I’m betting Hubris was talking to Kelly. (Based on Hubris’ comment into the phone, “he’s totally wrong” which to my mind is clearly referring to Lowell.)
Observe the contrast between Lowell’s views of business and customer service, and those of Nikki and Hubris:
http://hubriscomics.com/comic/hubris-dueling-prospects/
http://hubriscomics.com/comic/hubris-level-playing-field/
You tried, Kelly, but it’s no use. Though you — and Nikki and Hubris — get it, Lowell doesn’t. And likely won’t, ever. You may as well be speaking to him in a foreign language. In a way, it IS a foreign language, because Lowell’s mindset is such that he is either unwilling or unable to grasp what would be apparent to almost anyone else.

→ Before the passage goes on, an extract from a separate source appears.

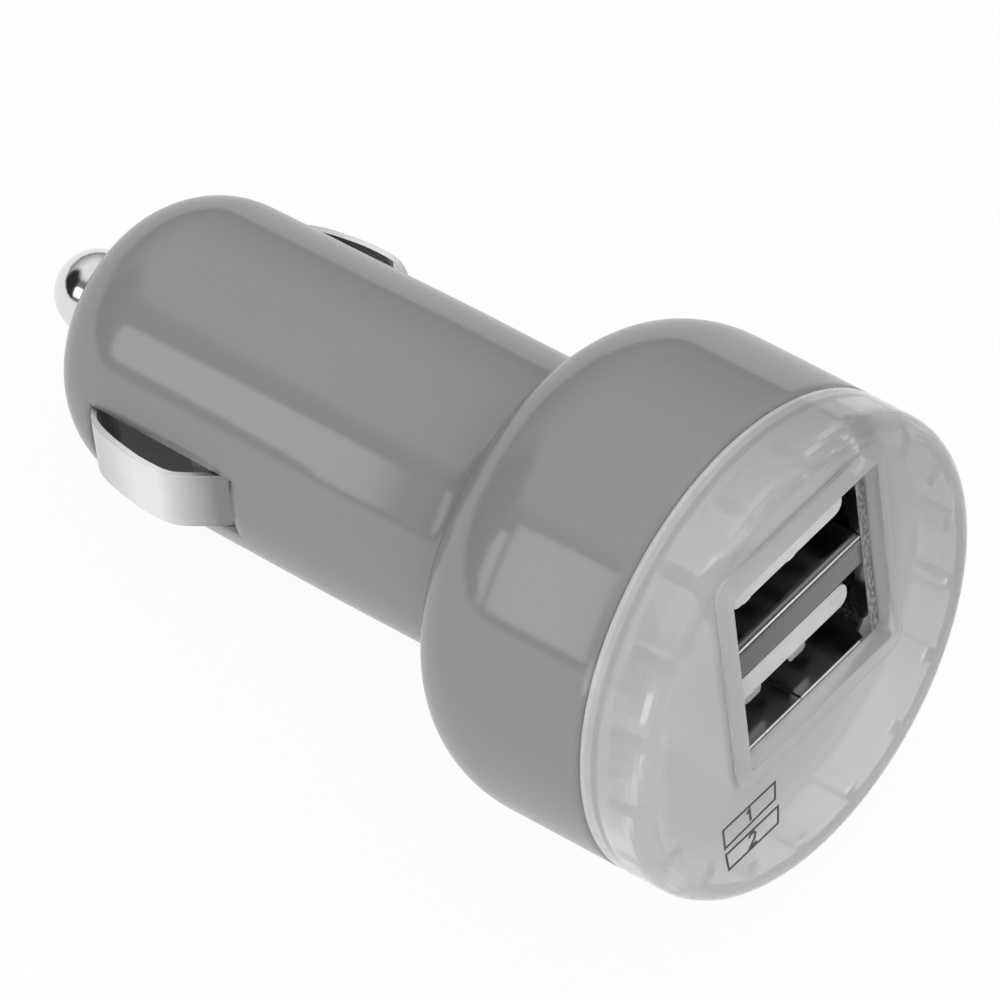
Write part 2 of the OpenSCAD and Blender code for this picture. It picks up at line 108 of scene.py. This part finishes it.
# material tools
NOISE_LOW = 0.3
NOISE_HIGH = 0.7
TONE_DETAIL = 4
GRAIN_DETAIL = 2
EVEN = (1, 1, 1)
EDGE_SAMPLES = 6


def new_material(name):
    """An empty node material with its output."""
    material = bpy.data.materials.new(name)
    material.use_nodes = True
    tree = material.node_tree
    tree.nodes.clear()
    output = tree.nodes.new("ShaderNodeOutputMaterial")
    return material, tree, output


def put(tree, value, socket):
    """Sets a socket to a number, or links another socket to it."""
    if isinstance(value, (int, float)):
        socket.default_value = value
    else:
        tree.links.new(value, socket)


def combine(tree, operation, first, second):
    """The result of a math operation on two sockets or numbers."""
    node = tree.nodes.new("ShaderNodeMath")
    node.operation = operation
    put(tree, first, node.inputs[0])
    put(tree, second, node.inputs[1])
    return node.outputs["Value"]


def mixed(tree, factor, first, second):
    """Two shaders mixed by a factor."""
    node = tree.nodes.new("ShaderNodeMixShader")
    put(tree, factor, node.inputs["Fac"])
    tree.links.new(first, node.inputs[1])
    tree.links.new(second, node.inputs[2])
    return node.outputs["Shader"]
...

Kelly could hardly have stated it more clearly, but it’s all falling on (deliberately?) deaf ears.
A few months ago, I wrote, “Lowell sees the store as little more than a vehicle for personal revenge against Sportsmart for sacking him.” Of course, that vain desire for revenge no longer applies. Yet even if that had not been a factor, even if he had not made himself a pain in the bum on so many occasions, Lowell STILL would not have made a suitable employee for the OGS, even granting that in his years of employment with SportSmart, he gained various skills that would have been useful.
What Hubris cares about and seeks to provide are the best possible products and services for his customers. If any of that ever mattered to Lowell, even a little, it doesn’t now. It seems that his sole definition of success is to crush and eliminate any and all competition (as if that were achievable). The schism between his priorities and Hubris’s could not be more stark. And irreconcilable.